Similar issues occur in health policy, where health problems associated with poor diet, smoking or alcohol abuse are individualised as purely a matter of bad choices or poor health literacy, and ‘solutions’ devised accordingly.


The political left’s view of agency

Meanwhile, those on the left side of the political spectrum tend to adopt a social and structural view of human behaviour as strongly conditioned from without, by the social, economic and cultural conditions in which a person lives. Thus, socioeconomic inequalities are seen to arise not from differences between individuals but from structural features of society which act to distribute resources unequally. These structural features give rise to inequalities in conditions of living, with subsequent differential impacts on people’s lives and life chances. While the ‘traditional’ Marxist focus was on social class, the left’s focus has also expanded to recognise effects of discrimination on various groups according to characteristics such as sex/gender, race, ethnicity, sexual preference, or age. Thus, the left’s preferred policy responses to social problems associated with disadvantage are not to correct or improve individuals but to improve social conditions and reduce inequalities.
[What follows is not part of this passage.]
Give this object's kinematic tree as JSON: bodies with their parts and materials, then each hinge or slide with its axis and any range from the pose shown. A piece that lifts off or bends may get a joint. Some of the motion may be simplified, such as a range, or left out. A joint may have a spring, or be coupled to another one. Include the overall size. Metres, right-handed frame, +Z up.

Thus, the political left tends to downplay the notion of agency in determining people’s live and life chances. The right’s appeal to agency as a response to socioeconomic disadvantage is rejected as ‘victim blaming’. If there is an active concept of agency there, perhaps it resides in notions of individuals becoming engaged in collective forms of resistance or advocacy.


The interactions of right and left views

There are a few reflections which emerge. One is just to note the obvious; on the structure-agency question – positioned in the context of a capitalist society – the right’s view is strongly agency-centred and downplays the influence of structures, while the left’s approach centres on structures and is weaker on questions about the role or value of agency.
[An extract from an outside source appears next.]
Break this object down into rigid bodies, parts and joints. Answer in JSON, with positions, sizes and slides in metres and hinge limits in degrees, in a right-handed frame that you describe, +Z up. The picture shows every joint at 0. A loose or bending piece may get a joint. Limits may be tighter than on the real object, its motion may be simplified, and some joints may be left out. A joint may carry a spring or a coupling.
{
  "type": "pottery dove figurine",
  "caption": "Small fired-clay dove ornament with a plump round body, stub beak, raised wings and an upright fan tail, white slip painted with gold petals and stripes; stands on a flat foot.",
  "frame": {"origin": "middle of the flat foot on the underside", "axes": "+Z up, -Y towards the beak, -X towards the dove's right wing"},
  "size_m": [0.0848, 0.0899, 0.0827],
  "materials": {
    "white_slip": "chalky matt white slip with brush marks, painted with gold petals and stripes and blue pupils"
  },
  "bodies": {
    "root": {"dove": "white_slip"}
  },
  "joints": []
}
Secondly, the weight of evidence from my own field of public health and other disciplines overwhelmingly supports the contention that human lives – beliefs, attitudes, skills, resources, opportunities and health – from birth through childhood, adolescence, adulthood and ageing – are indeed strongly affected by the social conditions in which a person happens to live. Thus, to presume, as the political right do, that personal attributes can easily trump harsh or harmful conditions – if only the person tries hard enough – is simplistic at best and hardly a basis for sound social policy.


Nevertheless, the right’s concept of agency maintains popular appeal and provides a political advantage in a country like Australia, precisely because it appeals to a ‘common sense’ view widely shared in Western individualist cultures, that behaviour and ‘success’ really do stem from personal traits.
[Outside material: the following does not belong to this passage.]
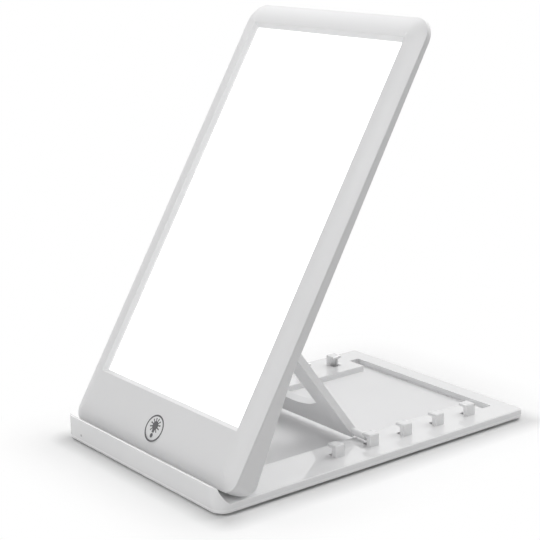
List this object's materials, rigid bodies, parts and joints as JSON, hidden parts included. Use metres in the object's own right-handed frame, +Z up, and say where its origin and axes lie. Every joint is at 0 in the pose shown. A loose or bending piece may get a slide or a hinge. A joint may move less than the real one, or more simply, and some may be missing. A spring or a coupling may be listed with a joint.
{
  "type": "light therapy lamp",
  "caption": "Tablet-shaped light therapy lamp: a tilting light panel hinged to a flat base and held by a prop that stands in catches on the deck.",
  "frame": {"origin": "centre of the base's footprint, on the table", "axes": "+X across the width, -Y the front edge with the lip, +Z up"},
  "size_m": [0.162, 0.236, 0.2545],
  "materials": {
    "white_shell": "gloss",
    "opal_lens": "satin",
    "film_white": "matte",
    "clear_guide": "clear",
    "strip_white": "matte",
    "led_phosphor": "satin",
    "board_green": "satin",
    "chip_black": "matte",
    "lead_white": "matte",
    "copper_pad": "satin",
    "pin_steel": "satin",
    "inlet_metal": "satin",
    "grey_rubber": "matte"
  },
  "bodies": {
    "base": {"base_plate": "white_shell", "base_feet": "grey_rubber"},
    "panel": {"panel_hinge_pins": "pin_steel", "front_bezel": "white_shell", "rear_cover": "white_shell", "cover_screws": "pin_steel", "diffuser_lens": "opal_lens", "diffusion_film": "film_white", "light_guide": "clear_guide", "reflector_sheet": "film_white", "led_strip_left": "strip_white", "led_strip_right": "strip_white", "leds": "led_phosphor", "control_board": "board_green", "board_parts": "chip_black", "led_leads": "lead_white", "inlet_shell": "inlet_metal", "inlet_tongue": "chip_black", "touch_pad": "copper_pad", "touch_spring": "pin_steel", "prop_rod": "pin_steel"},
    "prop": {"prop_stand": "white_shell"}
  },
  "joints": [
    {"name": "panel_tilt", "type": "hinge", "parent": "base", "child": "panel", "pos_m": [0, -0.1024, 0.0186], "axis": [1, 0, 0], "range_deg": [-59, 8.5]},
    {"name": "prop_swing", "type": "hinge", "parent": "panel", "child": "prop", "pos_m": [0, -0.04815, 0.10034], "axis": [1, 0, 0], "range_deg": [-16.8, 116.3]}
  ],
  "couplings": [
    {"joint": "prop_swing", "follows": "panel_tilt", "ratio": -1.97}
  ]
}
This advantage can be used to make the left appear out of touch with ‘mainstream’ values. For example, a characteristic strategy of the political right – especially during elections – is to pick out a disadvantaged social group perceived to be ‘behaving badly’ and mount arguments for ‘tough on crime’ measures. When people from the left respond with calls for more social and structural responses, it is all too easy for the right to represent these as ‘soft on crime’ or as a denial of ‘personal responsibility’.


So, what to do?

As a social scientist in public health, I accept the evidence telling me that socially produced conditions of living enter and shape people’s lives in multiple ways. Systemic differences in conditions between social groups produce differences in life chances and health outcomes. The fact that there are exceptions doesn’t change the rule. I understand the motivations of those who seek to balance the right’s individualist, agency-centred politics with evidence-based structural perspectives.


However, for several reasons, I believe nevertheless that the politics of the left would benefit greatly by adding a convincing view of agency to its existing structural perspectives. And this is not difficult, because such a view is already near at hand. To define it I will start with a story.


Some time ago I had a conversation with a friend, a teacher with forty years’ experience and a commitment to left politics, talking about his work with Aboriginal students. He said firstly that if he were to project a view characteristic of the political right; something to the effect that ‘we all have equal opportunity in Australia, so it’s up to you to improve your own life,’ this would fail at the first step. The students would reject such a message, implying that social barriers they experience first-hand such as racism are not real. Instead, he said, the right approach was to demonstrate empathy and understanding on the reality of these issues, but nevertheless also say, in effect, ‘you still have an opportunity to take some actions to improve things for yourself, and some supports and resources here (at the school) to help you do that.’


What I took from this is that one can recognise structures and conditions of living and the need for change at that level, while still holding out a valuable role for agency, but with two crucial differences to the standard rightist conception. Rather than invoking the idea of the self-made individual who ‘does it’ on their own by sheer force of will, this is a view of agency enacted by an individual but with access to suitable supports. Second, and more subtly, the object and thus the nature of agency itself is understood differently. Rather than the preferred, narrow supposition of the political right, to aim for individual achievement in career or wealth within the ‘competitive market’ paradigm, it is more about development of one’s potential as a person and in skills for constructive social functioning.


It is here in the conception of agency as human development, that agency intersects with a public health approach to wellbeing. An understanding of wellbeing and how it is shaped by social conditions fills in details in terms of defining the objects of agency-as-development and the kinds of supportive conditions it requires. This understanding can be applied in public policy to support healthy development from the outset – from conception onward – but it can also be applied to working with people in contexts such as unemployment services or the criminal justice system.


An appreciation of this view of agency then can be readily extended to recognise what is in fact the profound limitations of the right’s view as a basis for policy. The individualised conception of agency which seems plausible when applied to those with advantaged, high-status social positions soon falls apart when applied to those ‘less fortunate’. Compared with a development approach, the model of incentivising people with few social resources to ‘get their sh-t together’ by subjecting them to harsh regimes of compliance is exposed as overinflated rhetoric: good for playing to the crowd but useless in any practical sense. In fact, given the supposition that ‘these’ people are social ‘failures’, it is all too easy to slip from failing systems of ‘improvement’ into enforced systems of punitive control.    


So then when the political right makes their regular appeal to agentic concepts such as personal responsibility, rather than resort to accusations of victim blaming, a far more powerful position for left is to say, ‘yes, indeed, we all want people capable of exercising agency in their own lives, but these capabilities don’t come from nowhere; they are developed by people through their own efforts but also with access to supportive conditions.’ If the right really cared about agency, they’d be pursuing policies to support young families, early child development, universal access to high quality education, access to meaningful work, and comprehensive primary health care.  

This is the exacting but rewarding work of real social development as described by my teacher friend. It’s a lot harder than issuing pompous exhortations for self-improvement to people struggling to get by.